● Problem to solve
Starting at the line that contains "Model this object" and stopping at the line that contains "its free end drawn out flat.", repeat every line exactly, the two end lines included, and nothing else.

● Exercise materials
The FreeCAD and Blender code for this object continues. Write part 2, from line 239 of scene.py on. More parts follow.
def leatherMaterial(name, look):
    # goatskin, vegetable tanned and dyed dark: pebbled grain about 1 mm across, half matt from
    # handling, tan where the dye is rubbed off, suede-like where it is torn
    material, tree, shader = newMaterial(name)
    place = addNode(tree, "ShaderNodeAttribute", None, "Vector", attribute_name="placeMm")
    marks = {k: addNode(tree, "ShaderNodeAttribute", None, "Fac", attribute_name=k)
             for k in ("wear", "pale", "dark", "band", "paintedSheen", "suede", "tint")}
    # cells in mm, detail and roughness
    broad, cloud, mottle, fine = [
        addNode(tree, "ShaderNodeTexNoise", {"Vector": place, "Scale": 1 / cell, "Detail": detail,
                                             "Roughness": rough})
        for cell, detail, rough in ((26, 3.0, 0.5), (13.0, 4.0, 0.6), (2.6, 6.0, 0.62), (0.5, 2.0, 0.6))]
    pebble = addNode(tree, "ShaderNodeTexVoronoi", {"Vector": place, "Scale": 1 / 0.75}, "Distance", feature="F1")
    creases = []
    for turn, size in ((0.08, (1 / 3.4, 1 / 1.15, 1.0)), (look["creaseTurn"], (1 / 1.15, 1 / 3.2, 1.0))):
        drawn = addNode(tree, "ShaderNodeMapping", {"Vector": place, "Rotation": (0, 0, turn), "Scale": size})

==

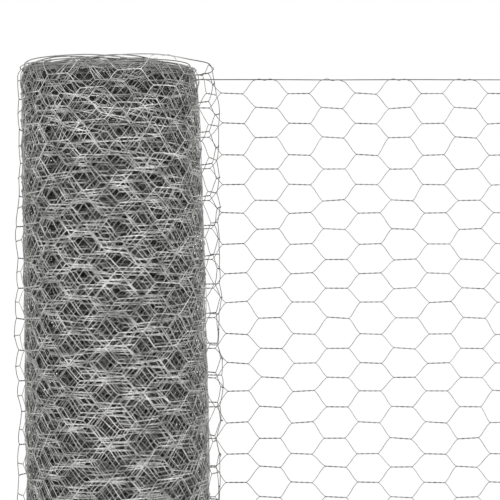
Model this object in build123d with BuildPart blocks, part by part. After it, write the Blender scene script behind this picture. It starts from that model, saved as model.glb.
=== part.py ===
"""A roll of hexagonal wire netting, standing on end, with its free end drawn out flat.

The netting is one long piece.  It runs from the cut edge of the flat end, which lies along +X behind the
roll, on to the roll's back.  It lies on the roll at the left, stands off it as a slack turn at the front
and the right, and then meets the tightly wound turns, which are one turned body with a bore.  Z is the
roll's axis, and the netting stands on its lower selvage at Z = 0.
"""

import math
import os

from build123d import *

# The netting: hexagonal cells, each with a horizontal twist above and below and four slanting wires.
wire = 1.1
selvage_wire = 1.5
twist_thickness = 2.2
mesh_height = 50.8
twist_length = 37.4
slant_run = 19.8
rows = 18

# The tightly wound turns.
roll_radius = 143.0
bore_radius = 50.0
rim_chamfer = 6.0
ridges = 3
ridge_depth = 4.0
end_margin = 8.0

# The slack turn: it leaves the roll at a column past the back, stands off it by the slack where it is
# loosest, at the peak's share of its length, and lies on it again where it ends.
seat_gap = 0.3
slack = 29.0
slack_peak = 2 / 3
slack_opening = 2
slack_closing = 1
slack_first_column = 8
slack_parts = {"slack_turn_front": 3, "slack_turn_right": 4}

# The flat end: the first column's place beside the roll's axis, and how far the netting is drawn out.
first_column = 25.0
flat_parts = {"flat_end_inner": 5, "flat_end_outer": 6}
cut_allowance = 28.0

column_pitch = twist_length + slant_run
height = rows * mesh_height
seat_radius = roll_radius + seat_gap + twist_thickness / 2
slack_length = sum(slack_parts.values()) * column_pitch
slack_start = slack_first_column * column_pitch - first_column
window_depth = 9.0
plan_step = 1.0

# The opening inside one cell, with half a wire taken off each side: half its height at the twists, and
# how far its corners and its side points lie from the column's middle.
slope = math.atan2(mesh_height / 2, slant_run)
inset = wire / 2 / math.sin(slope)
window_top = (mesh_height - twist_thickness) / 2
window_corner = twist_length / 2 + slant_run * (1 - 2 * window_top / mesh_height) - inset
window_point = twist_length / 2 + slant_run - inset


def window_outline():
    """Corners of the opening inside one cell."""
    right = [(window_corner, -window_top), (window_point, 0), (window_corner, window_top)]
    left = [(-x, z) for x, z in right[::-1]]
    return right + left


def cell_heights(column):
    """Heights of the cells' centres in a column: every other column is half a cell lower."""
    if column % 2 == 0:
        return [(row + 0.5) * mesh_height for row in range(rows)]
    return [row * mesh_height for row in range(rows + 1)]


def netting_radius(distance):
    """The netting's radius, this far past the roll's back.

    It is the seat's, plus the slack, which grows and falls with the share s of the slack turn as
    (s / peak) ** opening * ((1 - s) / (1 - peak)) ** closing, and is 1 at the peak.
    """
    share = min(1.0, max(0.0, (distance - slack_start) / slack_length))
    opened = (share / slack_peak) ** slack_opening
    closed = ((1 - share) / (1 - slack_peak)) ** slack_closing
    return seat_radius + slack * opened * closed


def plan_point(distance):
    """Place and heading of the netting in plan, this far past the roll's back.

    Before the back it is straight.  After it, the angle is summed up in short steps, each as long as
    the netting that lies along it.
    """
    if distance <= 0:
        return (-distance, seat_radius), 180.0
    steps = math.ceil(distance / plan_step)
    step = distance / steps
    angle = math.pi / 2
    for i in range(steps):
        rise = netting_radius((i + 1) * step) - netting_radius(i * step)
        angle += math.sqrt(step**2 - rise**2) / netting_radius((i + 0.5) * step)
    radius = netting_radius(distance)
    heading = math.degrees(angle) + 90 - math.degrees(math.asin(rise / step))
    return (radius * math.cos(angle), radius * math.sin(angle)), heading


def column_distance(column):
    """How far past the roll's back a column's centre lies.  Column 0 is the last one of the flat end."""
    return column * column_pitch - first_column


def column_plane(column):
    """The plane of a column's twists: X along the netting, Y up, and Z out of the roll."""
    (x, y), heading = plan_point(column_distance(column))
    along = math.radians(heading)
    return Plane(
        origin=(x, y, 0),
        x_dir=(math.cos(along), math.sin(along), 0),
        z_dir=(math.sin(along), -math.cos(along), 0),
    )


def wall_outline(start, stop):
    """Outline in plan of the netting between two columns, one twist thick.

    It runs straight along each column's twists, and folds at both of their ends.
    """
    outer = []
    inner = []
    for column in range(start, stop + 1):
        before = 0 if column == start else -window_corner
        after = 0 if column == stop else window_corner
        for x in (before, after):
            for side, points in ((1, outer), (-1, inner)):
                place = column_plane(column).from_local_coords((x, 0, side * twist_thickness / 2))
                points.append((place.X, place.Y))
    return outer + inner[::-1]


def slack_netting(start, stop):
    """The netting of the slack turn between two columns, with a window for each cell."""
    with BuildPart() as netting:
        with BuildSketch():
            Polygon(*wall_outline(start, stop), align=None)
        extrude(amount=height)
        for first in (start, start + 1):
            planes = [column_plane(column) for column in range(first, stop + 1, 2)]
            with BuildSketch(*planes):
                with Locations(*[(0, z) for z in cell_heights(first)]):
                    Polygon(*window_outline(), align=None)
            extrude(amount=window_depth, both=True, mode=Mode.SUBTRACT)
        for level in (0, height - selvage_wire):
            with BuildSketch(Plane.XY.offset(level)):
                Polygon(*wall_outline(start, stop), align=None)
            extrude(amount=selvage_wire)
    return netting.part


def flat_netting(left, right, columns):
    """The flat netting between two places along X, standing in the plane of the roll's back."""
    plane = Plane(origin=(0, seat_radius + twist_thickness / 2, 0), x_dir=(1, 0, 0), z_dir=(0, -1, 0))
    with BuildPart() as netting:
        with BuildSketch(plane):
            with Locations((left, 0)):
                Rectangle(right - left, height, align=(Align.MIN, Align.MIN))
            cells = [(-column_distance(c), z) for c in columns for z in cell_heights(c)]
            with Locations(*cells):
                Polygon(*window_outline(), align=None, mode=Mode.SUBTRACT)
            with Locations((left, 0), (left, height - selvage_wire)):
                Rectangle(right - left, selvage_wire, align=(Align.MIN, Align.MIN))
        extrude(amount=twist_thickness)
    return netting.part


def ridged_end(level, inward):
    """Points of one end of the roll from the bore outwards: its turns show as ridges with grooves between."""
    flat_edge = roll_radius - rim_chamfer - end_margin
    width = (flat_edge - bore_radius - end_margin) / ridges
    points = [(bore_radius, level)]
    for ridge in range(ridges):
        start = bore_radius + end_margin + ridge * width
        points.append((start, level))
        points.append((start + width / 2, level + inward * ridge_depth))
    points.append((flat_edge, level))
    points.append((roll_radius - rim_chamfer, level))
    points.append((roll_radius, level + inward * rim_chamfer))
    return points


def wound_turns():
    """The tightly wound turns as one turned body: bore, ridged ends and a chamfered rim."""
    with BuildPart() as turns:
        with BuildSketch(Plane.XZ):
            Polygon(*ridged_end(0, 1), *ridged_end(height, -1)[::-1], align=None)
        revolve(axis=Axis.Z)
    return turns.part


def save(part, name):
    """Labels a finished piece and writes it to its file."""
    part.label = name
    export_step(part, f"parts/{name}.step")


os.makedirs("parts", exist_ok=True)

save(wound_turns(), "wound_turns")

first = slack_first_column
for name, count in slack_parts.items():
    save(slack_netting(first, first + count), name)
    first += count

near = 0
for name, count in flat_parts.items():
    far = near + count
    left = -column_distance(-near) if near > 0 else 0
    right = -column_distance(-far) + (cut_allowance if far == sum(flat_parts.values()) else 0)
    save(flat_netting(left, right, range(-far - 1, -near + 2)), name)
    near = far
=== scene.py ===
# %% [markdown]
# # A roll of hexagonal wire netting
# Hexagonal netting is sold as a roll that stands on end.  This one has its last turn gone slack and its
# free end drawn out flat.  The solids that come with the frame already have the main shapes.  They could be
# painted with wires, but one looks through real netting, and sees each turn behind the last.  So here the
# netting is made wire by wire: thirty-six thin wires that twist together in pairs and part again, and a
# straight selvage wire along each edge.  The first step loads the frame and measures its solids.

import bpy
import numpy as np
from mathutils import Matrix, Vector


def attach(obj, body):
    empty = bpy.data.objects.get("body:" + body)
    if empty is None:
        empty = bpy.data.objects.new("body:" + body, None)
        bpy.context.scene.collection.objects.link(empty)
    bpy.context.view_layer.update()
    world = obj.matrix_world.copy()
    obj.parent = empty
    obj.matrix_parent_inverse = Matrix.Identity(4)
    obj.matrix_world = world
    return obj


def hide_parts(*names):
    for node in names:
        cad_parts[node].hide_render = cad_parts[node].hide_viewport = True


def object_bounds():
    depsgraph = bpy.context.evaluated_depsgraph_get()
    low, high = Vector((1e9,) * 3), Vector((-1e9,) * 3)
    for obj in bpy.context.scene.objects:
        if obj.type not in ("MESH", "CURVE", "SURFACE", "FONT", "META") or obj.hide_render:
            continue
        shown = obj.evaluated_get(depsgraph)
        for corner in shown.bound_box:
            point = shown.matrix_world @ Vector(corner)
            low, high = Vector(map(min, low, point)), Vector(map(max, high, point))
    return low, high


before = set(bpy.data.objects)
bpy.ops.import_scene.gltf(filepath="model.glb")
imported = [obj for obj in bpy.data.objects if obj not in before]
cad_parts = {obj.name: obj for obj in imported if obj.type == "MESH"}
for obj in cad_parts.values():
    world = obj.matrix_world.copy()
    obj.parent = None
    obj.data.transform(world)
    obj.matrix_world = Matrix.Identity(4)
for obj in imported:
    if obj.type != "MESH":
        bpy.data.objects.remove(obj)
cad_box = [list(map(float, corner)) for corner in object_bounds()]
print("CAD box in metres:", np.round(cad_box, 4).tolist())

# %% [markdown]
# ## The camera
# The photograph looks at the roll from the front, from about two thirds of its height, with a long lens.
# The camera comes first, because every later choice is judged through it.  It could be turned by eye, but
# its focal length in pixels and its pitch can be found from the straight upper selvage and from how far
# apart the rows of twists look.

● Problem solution
Model this object in build123d with BuildPart blocks, part by part. After it, write the Blender scene script behind this picture. It starts from that model, saved as model.glb.
=== part.py ===
"""A roll of hexagonal wire netting, standing on end, with its free end drawn out flat.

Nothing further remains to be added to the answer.